Capodanno: The animal shelter has made changes to move ahead. A new vet has taken over, and everything has been taken care of.
Papero: I will work to regain the confidence of Hamilton residents through the hiring of the most qualified personnel to tend the animal shelter and put in place a method by which the operations of the facility would be monitored and periodic reports made to the mayor and council. Public input on how the operation of the complex might be improved along with comments on that operation going forward would be encouraged.
Phillips: The top priority of animal shelters must be the humane treatment of the animals. Shelters shouldn’t be permanent homes for animals. Shelters should be safe, temporary places where animals receive needed care until adopted. The shelter needs strong leadership so animals are properly cared for, according to the law, and taxpayers dollars are being spent efficiently. I’d designate a shelter manager with experience to accomplish these goals. Coordination with rescue groups assisting with spaying and neutering and finding animals good permanent homes should be paramount. Increased promotion and public education regarding animals for adoption should happen frequently.
Question 3: Slates from both parties promise to increase economic development in the township. What areas of town need to be developed? What will you do on council to make that a reality?
Balgowan: Hamilton has been very fortunate to enjoy high commercial occupancy rates and revitalized retail centers during the past few years. But there are three key ways that members of Council can assist economic development and redevelopment. First, by helping to maintain a stable municipal tax rate that provides predictability for the business community. Second, by reviewing and updating zoning laws to help spur the revitalization of vacant or underutilized commercial properties. Third, by making sure ordinances provide a fair environment for all local businesses. In terms of areas, the former Congoleum site and the Whitehorse-Mercerville and Klockner Road commercial zone are the two areas I would focus upon.
Capodanno: Duck Island and across from the train station. Also, some of our older and vacated properties need redevelopment.
Papero: Vacant land zoned for new commercial development is quickly dwindling. Meanwhile, our older sections such as South Broad Street, Nottingham Way and others are in need of enhancement and redevelopment. I would invite property owners in these areas to a Township sponsored meeting with our officials to exchange ideas on topics such as how government might be able to assist in the redevelopment process for instance by removing any possibly unrealistic government instituted impediments to that goal. We could also work with real estate professionals for their input. We could apply for Federal or State funds to undertake street improvements such as trees, lighting, benches, etc to help spruce up these areas. I would work with the Mayor and have inspections personnel canvas these ares and cite instances of serious violations of our Commercial Property Maintenance Code. Absentee owners must realize their responsibilities in a meaningful redevelopment process.

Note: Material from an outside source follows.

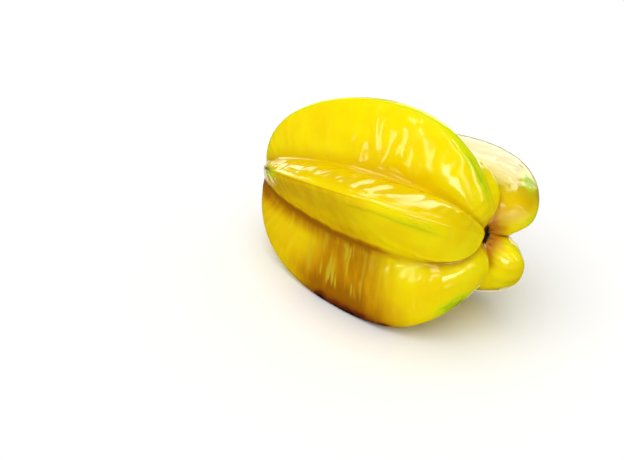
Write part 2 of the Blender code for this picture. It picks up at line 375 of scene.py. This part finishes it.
def paintSkin(mesh, skin):
    along, crest, groove = skin["along"], skin["crestGap"], skin["grooveGap"]
    for name in ("crestGap", "grooveGap", "stemGap", "tipGap"):
        storeValue(mesh, name, skin[name])
    for name, marks in (("greenMark", greenMarks), ("brownMark", brownMarks), ("satin", satinMarks)):
        storeValue(mesh, name, addMarks(skin, marks))
    for name, shade in (("paintedAmberShade", paintedAmberShade), ("paintedFlankShade", paintedFlankShade), ("oliveAndPaintedShade", oliveAndPaintedShade)):
        storeValue(mesh, name, shade(skin))
    storeValue(mesh, "turn", np.radians(skin["angle"]))
    # the orange glow round the stem is weaker on the three front ribs
    storeValue(mesh, "haloShare", np.where(skin["rib"] >= 3, 1.0, 0.45))
    # small dents on the upper back rib
    dent = fade(along, 0.62, 0.72) * fade(along, 0.90, 0.85) * fade(crest, 2.0, 6.0)
    storeValue(mesh, "dentZone", np.where(flankOf(skin, 4, 1), dent, 0.0))
    # painted reflection: pale combed streaks on the lower front flank
    reflectionStreaks = hump(along, 0.39, 0.13) * fade(crest, 7.0, 11.0) * fade(groove, 0.5, 4.0)
    storeValue(mesh, "reflectionStreakZone", np.where(flankOf(skin, 2, -1), reflectionStreaks, 0.0))
    # the fold and the sharp line of the crest on the front rib; the other crests are softer
    fold = fade(along, 0.40, 0.55) * fade(along, 0.80, 0.68)
    storeValue(mesh, "foldLine", np.where(flankOf(skin, 1, 1), fold, 0.0))
    sharp = np.where(skin["rib"] == 1, fade(along, 0.80, 0.66), 0.25 * fade(along, 0.7, 0.5))
    storeValue(mesh, "thinCrest", sharp)
    # the groove between the top and front ribs has less painted amber shade
    light = flankOf(skin, 0, 1) | flankOf(skin, 1, -1)
    storeValue(mesh, "grooveTone", np.where(light, 0.35, 1.0))
    # coordinates that follow the skin: along the rib, away from the crest, and one value for each rib
    flow = np.stack([skin["run"], crest * skin["side"], skin["rib"] * 31.0], axis=1)
    storeVector(mesh, "flow", flow)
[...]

Phillips: I feel very strongly about economic development because for years I have watched as our township has had increasing vacant commercial properties. For instance, the areas around Whitehorse-Mercerville Road, including the former Cost Cutters Shopping Center and K-Mart, which is slated to close. To bolster our economic development we must work with redevelopment professionals and property owners to bring in new businesses to the vacant commercial spaces before we begin developing new areas. By doing this, we will also get them back onto the tax rolls paying their fair share of property taxes and reduce the burden on Hamiltonians.
Question 4: Municipal taxes have been relatively flat for years now, which has required increasingly creative ways to balance the budget without a tax hike. Should voters expect this trend to continue? What else can be done to keep taxes low?
Balgowan: Mayor Yaede’s leadership led to a municipal tax decrease at a time when the county, school district and most fire Districts increased taxes. Keeping municipal taxes stable moving forward is possible. But consolidating fire districts under one municipal fire district could help reduce taxes. Additionally, Hamilton has kept sewer rates flat for the past 10 years. If we make Robbinsville pay its fair share for using our sewer system, we can continue this trend.
Capodanno: We are 80 employees less than when Gilmore was there. Keep it that way. Also, keep spending under 2%, and that keeps taxes under the 2% cap. Taxes under Mayor Yaede are at 1.6% a year and spending is at 1.4%.
Papero: I will work to assure that the municipal tax rate is kept stable. Also, I would encourage the influx of solid commercial ratables which is essential to a healthy tax base with the caveat that approval of ‘just any’ commercial development for the sake of dollars would not be acceptable.
Phillips: Yes, voters should expect this to continue. First, through the fire consolidation we will be able to save taxpayers money and through property redevelopment we can increase ratables. By ending “creative budget practices” that have masked poor governmental practices, we will also be able to reign in the abuse of spending that we see in the current administration. I will work to restore good fiscal management in the township along with transparency to taxpayers so they can feel confident that their tax money is being spent responsibly.
Question 5: The township health department came under fire in recent months for failing to inspect every food retail establishment in the township in 2018. Only 40 percent had been inspected this year as of late August. This was despite prior assurances from department leadership that the township inspected every restaurant twice a year. Township code does not require the township to inspect businesses that sell food annually, but should it? What changes would you make, if any, to the process for inspecting and issuing licenses to food retail establishments?
Balgowan: It is important to understand that State regulations for retail food establishments treat Home Depot, Lowes and Bed, Bath and Beyond the same as any restaurant because they offer packaged food or beverages. I think every Hamiltonian recognizes the difference between those stores and true restaurants. I support true restaurants undergoing annual inspections, and additional inspections, as needed, based upon conditions or reported issues.
Capodanno: Keep it that way. Simple, hire another health inspector.
Papero: Inspection of and the issuing of licenses to food retail establishments should occur on an annual basis to help assure the safety of the public.
Phillips: I believe our food establishments should be inspected annually, if not semi-annually to assure the public that these establishments are following all guidelines and safety procedures. Changes required to make this happen start in the administration with good leadership and responsible staffing. With a township as large as ours, I would evaluate our budget and personnel to create a detailed plan to reach all of these businesses. I have confidence in our local family owned establishments and believe they deserve unbiased and regular inspections. Licenses issued will then be more valuable to both the business owners and the public.